_PROBLEM DETAILS_: A precise retyping is required of every line from the one containing "Continue the Blender" down to the one containing "frame = import_model()", both included, and of no other line.

<<<<

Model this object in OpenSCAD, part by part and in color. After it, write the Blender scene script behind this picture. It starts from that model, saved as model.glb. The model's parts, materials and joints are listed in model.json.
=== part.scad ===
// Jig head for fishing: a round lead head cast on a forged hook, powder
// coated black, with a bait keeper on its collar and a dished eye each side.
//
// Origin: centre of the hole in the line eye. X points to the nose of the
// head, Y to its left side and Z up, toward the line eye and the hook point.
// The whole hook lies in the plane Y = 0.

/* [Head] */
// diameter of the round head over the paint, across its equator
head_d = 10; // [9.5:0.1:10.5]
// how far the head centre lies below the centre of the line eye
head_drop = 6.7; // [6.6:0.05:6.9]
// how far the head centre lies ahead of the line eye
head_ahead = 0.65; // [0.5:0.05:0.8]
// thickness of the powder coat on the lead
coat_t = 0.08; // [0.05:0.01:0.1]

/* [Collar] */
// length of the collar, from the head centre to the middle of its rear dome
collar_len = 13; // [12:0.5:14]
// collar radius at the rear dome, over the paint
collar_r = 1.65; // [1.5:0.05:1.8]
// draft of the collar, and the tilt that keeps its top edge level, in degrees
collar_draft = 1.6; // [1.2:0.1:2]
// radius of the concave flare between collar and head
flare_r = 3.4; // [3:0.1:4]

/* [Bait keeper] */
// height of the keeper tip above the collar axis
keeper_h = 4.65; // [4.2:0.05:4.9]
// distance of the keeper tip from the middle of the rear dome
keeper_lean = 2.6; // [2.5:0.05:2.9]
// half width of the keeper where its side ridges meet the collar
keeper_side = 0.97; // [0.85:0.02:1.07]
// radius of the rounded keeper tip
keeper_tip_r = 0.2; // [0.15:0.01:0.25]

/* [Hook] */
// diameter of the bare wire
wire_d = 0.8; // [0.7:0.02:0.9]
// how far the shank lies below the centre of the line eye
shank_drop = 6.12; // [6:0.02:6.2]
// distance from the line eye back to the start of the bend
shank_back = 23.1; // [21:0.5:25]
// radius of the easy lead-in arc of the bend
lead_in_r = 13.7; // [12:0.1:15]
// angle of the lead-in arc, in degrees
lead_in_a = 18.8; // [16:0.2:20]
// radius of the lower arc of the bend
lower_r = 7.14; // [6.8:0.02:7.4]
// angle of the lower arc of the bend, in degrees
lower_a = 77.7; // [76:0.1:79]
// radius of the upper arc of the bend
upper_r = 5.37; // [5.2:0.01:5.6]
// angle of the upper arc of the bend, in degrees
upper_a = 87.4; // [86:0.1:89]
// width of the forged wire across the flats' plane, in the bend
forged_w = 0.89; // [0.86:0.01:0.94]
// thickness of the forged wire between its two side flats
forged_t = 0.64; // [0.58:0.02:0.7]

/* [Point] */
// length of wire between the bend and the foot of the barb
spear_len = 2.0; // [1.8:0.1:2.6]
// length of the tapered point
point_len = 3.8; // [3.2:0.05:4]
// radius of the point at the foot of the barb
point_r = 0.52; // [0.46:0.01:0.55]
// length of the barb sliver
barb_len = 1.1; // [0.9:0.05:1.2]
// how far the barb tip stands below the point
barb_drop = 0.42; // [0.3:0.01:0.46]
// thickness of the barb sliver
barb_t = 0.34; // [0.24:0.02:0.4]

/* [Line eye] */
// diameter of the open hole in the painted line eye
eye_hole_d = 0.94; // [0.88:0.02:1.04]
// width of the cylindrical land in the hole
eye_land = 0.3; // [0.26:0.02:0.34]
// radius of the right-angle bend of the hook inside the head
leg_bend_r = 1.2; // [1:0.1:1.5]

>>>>
<<<<

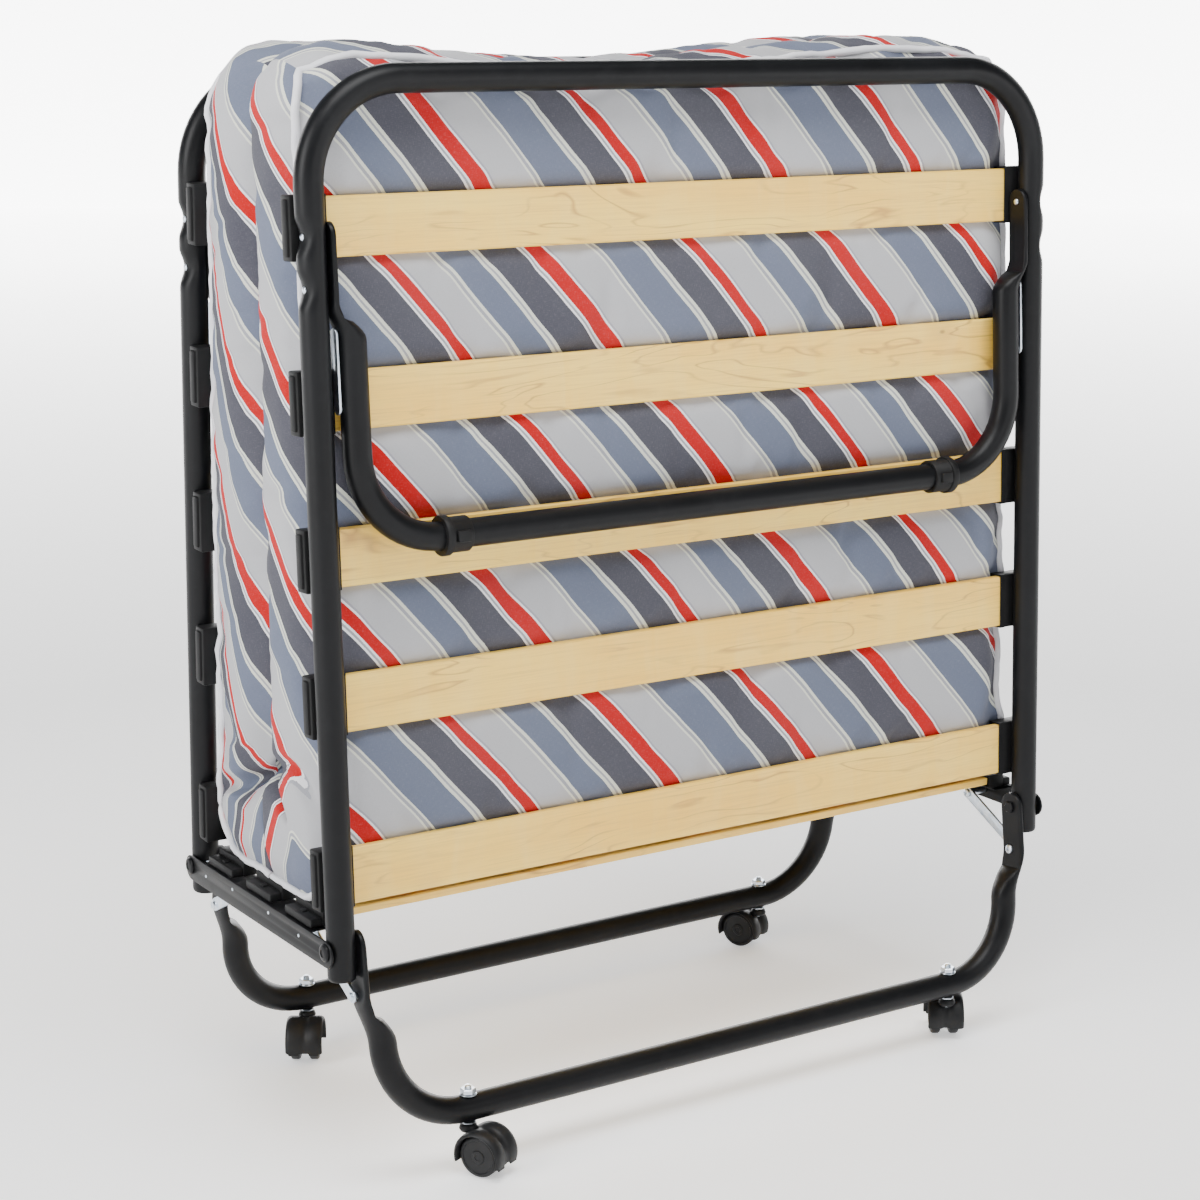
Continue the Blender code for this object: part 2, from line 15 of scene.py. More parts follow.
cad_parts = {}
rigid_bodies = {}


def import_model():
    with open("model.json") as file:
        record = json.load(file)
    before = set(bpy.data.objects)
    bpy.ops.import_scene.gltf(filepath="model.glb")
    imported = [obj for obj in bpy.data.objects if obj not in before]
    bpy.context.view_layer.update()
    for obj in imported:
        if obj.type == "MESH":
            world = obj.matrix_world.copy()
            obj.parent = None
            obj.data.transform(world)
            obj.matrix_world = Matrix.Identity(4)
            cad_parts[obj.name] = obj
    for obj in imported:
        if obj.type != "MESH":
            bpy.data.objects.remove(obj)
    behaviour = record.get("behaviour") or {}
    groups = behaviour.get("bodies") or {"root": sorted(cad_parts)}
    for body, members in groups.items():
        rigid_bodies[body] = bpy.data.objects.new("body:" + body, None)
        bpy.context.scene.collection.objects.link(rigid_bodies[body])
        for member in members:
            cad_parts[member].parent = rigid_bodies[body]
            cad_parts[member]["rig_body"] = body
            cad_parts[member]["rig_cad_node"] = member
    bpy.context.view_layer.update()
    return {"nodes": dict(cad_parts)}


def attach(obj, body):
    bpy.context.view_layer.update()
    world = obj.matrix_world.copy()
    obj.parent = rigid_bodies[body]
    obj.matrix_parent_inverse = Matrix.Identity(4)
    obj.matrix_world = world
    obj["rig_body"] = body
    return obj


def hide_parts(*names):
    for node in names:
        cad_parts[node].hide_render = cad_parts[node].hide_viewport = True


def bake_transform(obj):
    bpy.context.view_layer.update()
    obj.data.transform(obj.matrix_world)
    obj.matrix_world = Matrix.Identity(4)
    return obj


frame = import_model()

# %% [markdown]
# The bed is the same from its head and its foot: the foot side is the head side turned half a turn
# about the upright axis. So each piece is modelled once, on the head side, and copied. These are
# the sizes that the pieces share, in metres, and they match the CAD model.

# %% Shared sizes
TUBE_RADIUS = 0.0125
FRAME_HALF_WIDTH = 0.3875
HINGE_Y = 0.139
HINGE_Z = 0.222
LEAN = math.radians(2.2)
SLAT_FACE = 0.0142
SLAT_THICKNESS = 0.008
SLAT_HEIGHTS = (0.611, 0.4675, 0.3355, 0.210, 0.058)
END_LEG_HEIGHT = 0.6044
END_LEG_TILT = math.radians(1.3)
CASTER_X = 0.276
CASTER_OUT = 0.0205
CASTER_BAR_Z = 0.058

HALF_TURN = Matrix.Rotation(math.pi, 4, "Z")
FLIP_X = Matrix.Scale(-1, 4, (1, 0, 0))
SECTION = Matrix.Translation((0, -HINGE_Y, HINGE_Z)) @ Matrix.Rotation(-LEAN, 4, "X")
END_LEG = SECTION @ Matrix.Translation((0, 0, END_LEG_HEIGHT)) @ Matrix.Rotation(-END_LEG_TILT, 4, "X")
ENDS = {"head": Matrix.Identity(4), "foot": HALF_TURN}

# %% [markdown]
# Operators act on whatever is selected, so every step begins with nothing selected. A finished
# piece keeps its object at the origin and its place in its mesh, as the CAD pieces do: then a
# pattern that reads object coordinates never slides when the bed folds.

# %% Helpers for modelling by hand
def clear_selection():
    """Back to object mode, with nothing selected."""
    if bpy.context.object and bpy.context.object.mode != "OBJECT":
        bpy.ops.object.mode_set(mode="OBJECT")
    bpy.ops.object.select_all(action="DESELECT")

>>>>

_REPLY TO THE TASK_:
Continue the Blender code for this object: part 2, from line 15 of scene.py. More parts follow.
cad_parts = {}
rigid_bodies = {}


def import_model():
    with open("model.json") as file:
        record = json.load(file)
    before = set(bpy.data.objects)
    bpy.ops.import_scene.gltf(filepath="model.glb")
    imported = [obj for obj in bpy.data.objects if obj not in before]
    bpy.context.view_layer.update()
    for obj in imported:
        if obj.type == "MESH":
            world = obj.matrix_world.copy()
            obj.parent = None
            obj.data.transform(world)
            obj.matrix_world = Matrix.Identity(4)
            cad_parts[obj.name] = obj
    for obj in imported:
        if obj.type != "MESH":
            bpy.data.objects.remove(obj)
    behaviour = record.get("behaviour") or {}
    groups = behaviour.get("bodies") or {"root": sorted(cad_parts)}
    for body, members in groups.items():
        rigid_bodies[body] = bpy.data.objects.new("body:" + body, None)
        bpy.context.scene.collection.objects.link(rigid_bodies[body])
        for member in members:
            cad_parts[member].parent = rigid_bodies[body]
            cad_parts[member]["rig_body"] = body
            cad_parts[member]["rig_cad_node"] = member
    bpy.context.view_layer.update()
    return {"nodes": dict(cad_parts)}


def attach(obj, body):
    bpy.context.view_layer.update()
    world = obj.matrix_world.copy()
    obj.parent = rigid_bodies[body]
    obj.matrix_parent_inverse = Matrix.Identity(4)
    obj.matrix_world = world
    obj["rig_body"] = body
    return obj


def hide_parts(*names):
    for node in names:
        cad_parts[node].hide_render = cad_parts[node].hide_viewport = True


def bake_transform(obj):
    bpy.context.view_layer.update()
    obj.data.transform(obj.matrix_world)
    obj.matrix_world = Matrix.Identity(4)
    return obj


frame = import_model()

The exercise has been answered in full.